Eat Whatever the **** You Want
Yes yes – shovel more of that horribly unhealthy crap into my mouth. Load it up with as much butter as you possibly can. And whiskey sauce please. More! I’d like a glass of whiskey sauce to go with my deep fried butter. And beer. Oh, of course I’ll have dessert – of course. I’ll have two desserts! Wait, why are you looking at me like that?
Own Your Schedule
You can stay wherever you want for as long as you want. You don’t have to organize your schedule around bus or train departure times. You can adjust it on the fly.
You have such immediate, daily goals that your worldly anxieties melt away. You’re alone with your mind, for however long you’re on the bike. There’s a good chance you’ll recognize things in yourself you failed to notice before, and you’ll gain some perspective on what’s truly important to you.
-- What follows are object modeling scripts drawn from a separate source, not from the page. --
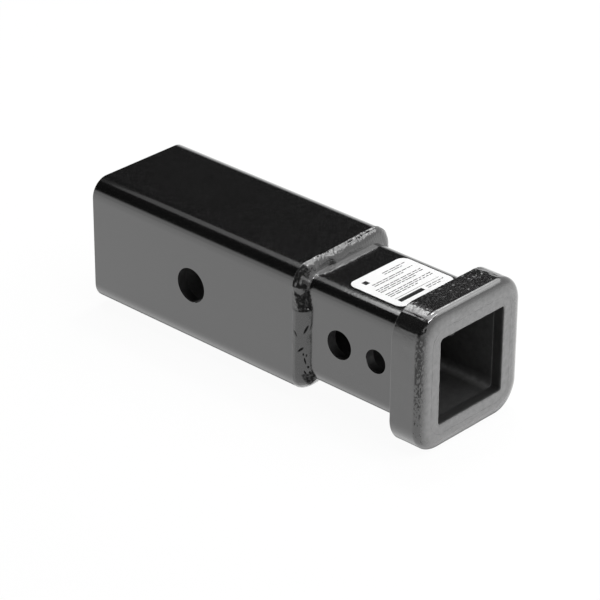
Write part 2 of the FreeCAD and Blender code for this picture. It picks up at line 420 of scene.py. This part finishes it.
# Collar and mouth
#
# Both rings are swept round the bore's outline. Their sections are given as x and as distance out from
# the bore, and are stretched at the corners to reach the receiver tube's and the collar's own outlines.
collar_outer = receiver_wall + collar_bar
bar_step = 0.45
mouth_rounding = 0.4
front_rounding = 4.9
front_slope = 7.6
back_bevel = 0.4


def section_line(start, end, step):
    """Points from start up to, but without, end, about step apart."""
    count = max(1, round(math.dist(start, end) / step))
    return [
        (start[0] + (end[0] - start[0]) * i / count, start[1] + (end[1] - start[1]) * i / count)
        for i in range(count)
    ]


def section_arc(centre, x_radius, out_radius, start, end, step):
    """Points along an oval arc up to, but without, its end. Angles go in degrees from +X to outward."""
    count = max(2, round(max(x_radius, out_radius) * math.radians(abs(end - start)) / step))
    angles = [math.radians(start + (end - start) * i / count) for i in range(count)]
    return [(centre[0] + x_radius * math.cos(a), centre[1] + out_radius * math.sin(a)) for a in angles]


def ring_stations():
    """Distances along the bore's outline, close enough in the corners for the bar's outer face."""
    flat = bore_side - 2 * bore_corner
    bend = bore_corner * math.pi / 2
    flat_steps = round(flat / bar_step)
    bend_steps = round((bore_corner + collar_outer) * math.pi / 2 / bar_step)
    places = []
    for quarter in range(4):
        start = quarter * (flat + bend)
        places += [start + flat * i / flat_steps for i in range(flat_steps)]
        places += [start + flat + bend * i / bend_steps for i in range(bend_steps)]
    return np.array(places)


def swept_ring(name, section, relief):
    """Ring with one section all round, moved along its normals by relief(x, out, y, z)."""
    quarter, *bore = quarter_path(bore_side, bore_corner, ring_stations())
    bore_y, bore_z, out_y, out_z = (column[:, None] for column in bore)
    wall = reach_to_square(*bore, receiver_side, receiver_corner)[:, None]
    edge = reach_to_square(*bore, collar_side, collar_corner)[:, None]

    def placed(out):
        stretched = np.where(
            out < receiver_wall,
            out * wall / receiver_wall,
            wall + (out - receiver_wall) * (edge - wall) / collar_bar,
        )
        return turned(quarter[:, None], bore_y + stretched * out_y, bore_z + stretched * out_z)

    section = np.array(section)
    ahead = np.roll(section, -1, axis=0) - section
    behind = section - np.roll(section, 1, axis=0)
    tangent = ahead / np.linalg.norm(ahead, axis=1)[:, None]
    tangent = tangent + behind / np.linalg.norm(behind, axis=1)[:, None]
    tangent = tangent / np.linalg.norm(tangent, axis=1)[:, None]
    x = np.repeat(section[None, :, 0], len(quarter), axis=0)
    out = np.repeat(section[None, :, 1], len(quarter), axis=0)
    height = relief(x, out, *placed(out))
    x = np.minimum(x + height * tangent[None, :, 1], collar_high.x)
    y, z = placed(np.minimum(out - height * tangent[None, :, 0], collar_outer))
    return ring_piece(name, x, y, z)


def face_relief(x, y, z):
    """Slow waves of a dressed and painted face, the same on the collar and on the mouth's weld."""
    return 0.05 * bumps(x, y, z, (9.0, 7.0, 7.0), 21) + 0.012 * bumps(x, y, z, 1.8, 23) - 0.05


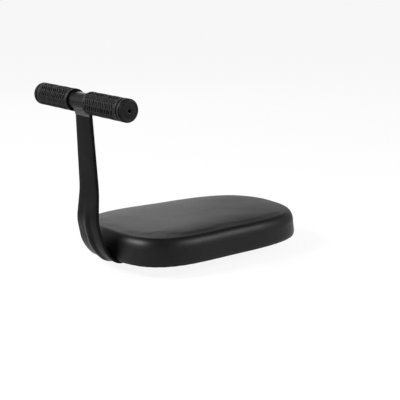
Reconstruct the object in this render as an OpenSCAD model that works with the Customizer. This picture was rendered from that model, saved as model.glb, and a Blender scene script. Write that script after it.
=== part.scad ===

If you find the prospect of self-reflection terrifying, you can always pop in some earbuds and listen to music or podcasts as you pass the time.
Sense of Accomplishment
Congratulations, you cycled across a town/country/region. That’s pretty damned cool, if you ask me. Your gasoline was the food you ate, and you now have huge calves and maybe the beginnings of an abdominal cluster. You breathed the fresh air from the trees and delivered oxygen to your muscles and powered yourself kinetically up and around every twist, every turn, every hill, and every blast of wind that dared try slowing you down.
So what’s stopping you? Set a date, and start your training, and let us know how it went.